Perhaps, but those most familiar with “big, good” programs know this to be dangerous territory.
“When you read accounts about the revenue that football generates, they’re really full of holes, ignoring capital expenditures and debt financing,” says James Duderstadt, president of the University of Michigan from 1988 to 1996. “I think people close to Michigan, with all of its visibility, regard football at this level as more of a headache than a benefit to the institution.” The headache, says Mr. Duderstadt, is getting worse. “We’ve seen more institutions going heavily into debt to pay coaches over a million dollars, and more programs eliminated in order to feed the beast.”

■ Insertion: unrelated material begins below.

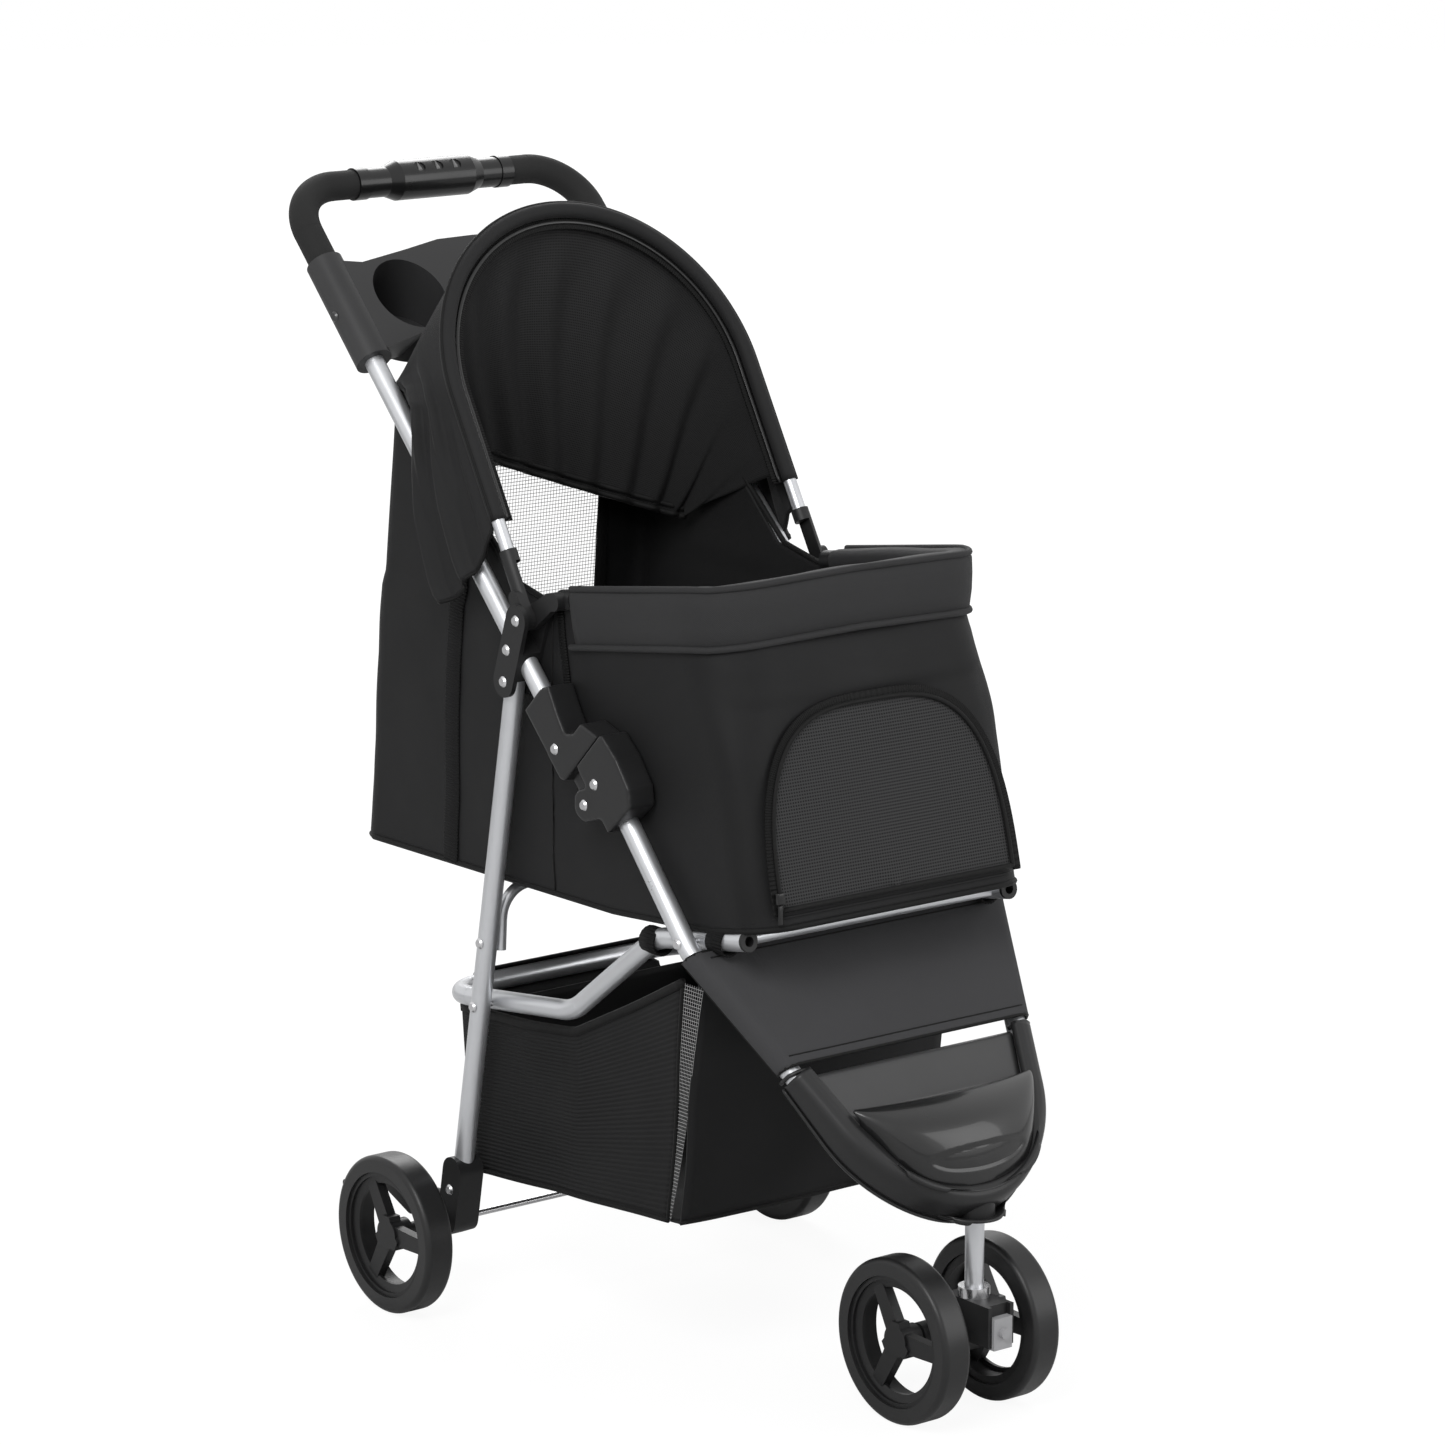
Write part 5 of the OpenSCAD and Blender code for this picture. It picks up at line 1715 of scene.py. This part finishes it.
        for name, shape, long in (
            ("basket_front", front, 0.23), ("basket_floor", floor, 0.31), ("basket_rear", rear, 0.15)
        ):
            panel = new_object(name, sheet_mesh(30, 24, shape, (0.28, long)), "cabin cloth")
            hang_cloth(panel, 0.002, self.body)
            if name == "basket_front":
                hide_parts("basket")
        top = line_on(front, 30, 1.0)
        settle(cord_piece("basket_front_bead", top, 0.0026, "piping"), self.body)
        low = line_on(front, 30, 0.0)
        settle(cord_piece("basket_front_foot", low, 0.0022, "piping"), self.body)

    def build_flap(self) -> None:
        """Builds the flap that wraps the cradle's rear loop."""

        def place(u: float, v: float) -> Vector:
            """Places one point of the flap.

            Args:
                u: place across, from 0 to 1.
                v: place along, from 0 to 1.

            Returns:
                The point in metres.
            """
            x = lerp(-100.0, 100.0, u)
            r = 11.6
            if v < 0.42:
                k = v / 0.42
                return at(x, lerp(6.0, 28.0, smooth(k)), lerp(240.0 + 4.0 * math.sin(u * 19.0), 266.5, k))
            a = math.pi * (v - 0.42) / 0.58
            return at(x, 34.5 + r * math.sin(a), 277.8 - r * math.cos(a))

        def skirt(u: float, v: float) -> Vector:
            """Places one point of the skirt that hangs behind the loop."""
            x = lerp(-104.0, 104.0, u)
            return at(x, 46.8 + 3.0 * math.sin(u * 14.0) * v, lerp(281.0, 243.0 + 5.0 * math.sin(u * 9.0), v))

        obj = new_object("basket_flap", sheet_mesh(40, 22, place, (0.20, 0.09)), "cabin cloth")
        hang_cloth(obj, 0.0018, self.body)
        hang = new_object("basket_skirt", sheet_mesh(30, 10, skirt, (0.21, 0.04)), "cabin cloth")
        hang_cloth(hang, 0.0018, self.body)

    def build_straps(self) -> None:
        """Builds the webbing loops from the cradle's tubes to the cabin's floor."""
        for side, tag in SIDES:
            for name, y, z in (("mid", -288.0, 392.0), ("front", -380.0, 410.5)):
                loop = []
                for i in range(16):
                    a = 2 * math.pi * i / 16
                    loop.append(at(side * (144.5 + 11.2 * math.cos(a)), y, z + 11.2 * math.sin(a)))
                strap = strap_piece(
                    "cabin_loop_" + name + "_" + tag, loop,
                    [(-0.0008, -0.010), (0.0008, -0.010), (0.0008, 0.010), (-0.0008, 0.010)], "webbing", True,
                    Vector((0, 1, 0))
                )
                settle(strap, self.body)
                if name == "mid" and side > 0:
                    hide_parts("cabin_straps")

    def build(self) -> None:
        """Builds every piece of the basket."""
        self.build_sides()
        self.build_front()
        self.build_flap()
        self.build_straps()


# ------------------------------------------------------------------ banner


@dataclass
class FrontBanner:
    """Canvas panel across the front legs, wrapped round the tubes and hemmed.

    Attributes:
        first: distance down the legs to the upper edge, in millimetres.
        last: distance down the legs to the lower edge.
        wrap: distance from a tube's middle to the cloth round it.
        turn: how far the cloth turns round a tube, in radians.
        body: body that it rides on.
    """

    first: float = 3.0
    last: float = 121.0
    wrap: float = 11.2
    turn: float = 2.0
    body: str = "front_legs"

    def place(self, u: float, v: float) -> Vector:
        """Gives a point of the panel, which turns round each leg tube at its ends.

        Args:
            u: place across, from 0 to 1.
            v: place along, from 0 to 1.

        Returns:
            The point in metres.
        """
        run = lerp(self.first, self.last, v)
        flat, wrap = leg_half(run), self.wrap
        reach = abs(2.0 * u - 1.0) * (flat + wrap * self.turn)
        side = 1.0 if u > 0.5 else -1.0
        if reach <= flat:
            x, w = reach, wrap
        else:
            a = (reach - flat) / wrap
            x, w = flat + wrap * math.sin(a), wrap * math.cos(a)
        p = in_nose(side * x, run, w)
        slack = math.sin(math.pi * v) * (1.0 - smooth((reach - flat + 40.0) / 30.0))
        return p + Vector((0, -1, 0)) * (ripple(p, 17.0, 0.0022, 8.0) + 0.0012) * slack

    def build(self) -> None:
        """Builds the panel, its hems, its stitch rows and the dark cords of painted shade along them."""
        panel = new_object("front_banner", sheet_mesh(128, 32, self.place, (0.36, 0.12)), "banner canvas")
        hang_cloth(panel, 0.0024, self.body)
        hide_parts("banner")
        loop = [self.place(i / 48.0, 0.0) for i in range(49)]
        loop += [self.place(1.0, i / 24.0) for i in range(1, 25)]
        loop += [self.place(1 - i / 48.0, 1.0) for i in range(1, 49)]
        loop += [self.place(0.0, 1 - i / 24.0) for i in range(1, 24)]
        settle(cord_piece("banner_hem", loop, 0.0016, "piping", True), self.body)
        up = in_nose(0, 0, 1000.0) - in_nose(0, 0, 0)
        for tag, v in (("top", 0.06), ("low", 0.93)):
            path = [self.place(lerp(0.07, 0.93, i / 60.0), v) + up * 0.0013 for i in range(61)]
            settle(
                stitch_row(
                    "banner_stitch_" + tag, path, lambda p: up, 0.0030, 0.0046, 0.0006, "stitch thread"
                ),
                self.body
            )
            # A thin dark cord along each stitch row is painted shade of the seam's groove between the stitches.
            groove_shade = [q - up * 0.0001 for q in path]
            settle(cord_piece("banner_seam_" + tag, groove_shade, 0.0007, "piping"), self.body)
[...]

While this is a story about budgets, it is essentially about different visions of intercollegiate athletics. Rutgers emphasizes success in revenue-producing football and basketball. Another view supports a broader range of students’ athletic interests.
“Once colleges had athletics as part of the equilibrium of teaching people beyond the classroom, creating well-rounded individuals, physically and intellectually,” says Glenn Merry, head of rowing’s national governing body. “At some point it became more of a business; sports had to earn their way. It puts any sports at risk that aren’t a huge media attraction.”
If this is really about today’s changing values, Americans’ Olympic future is in trouble, along with whatever remains of balance in college athletics.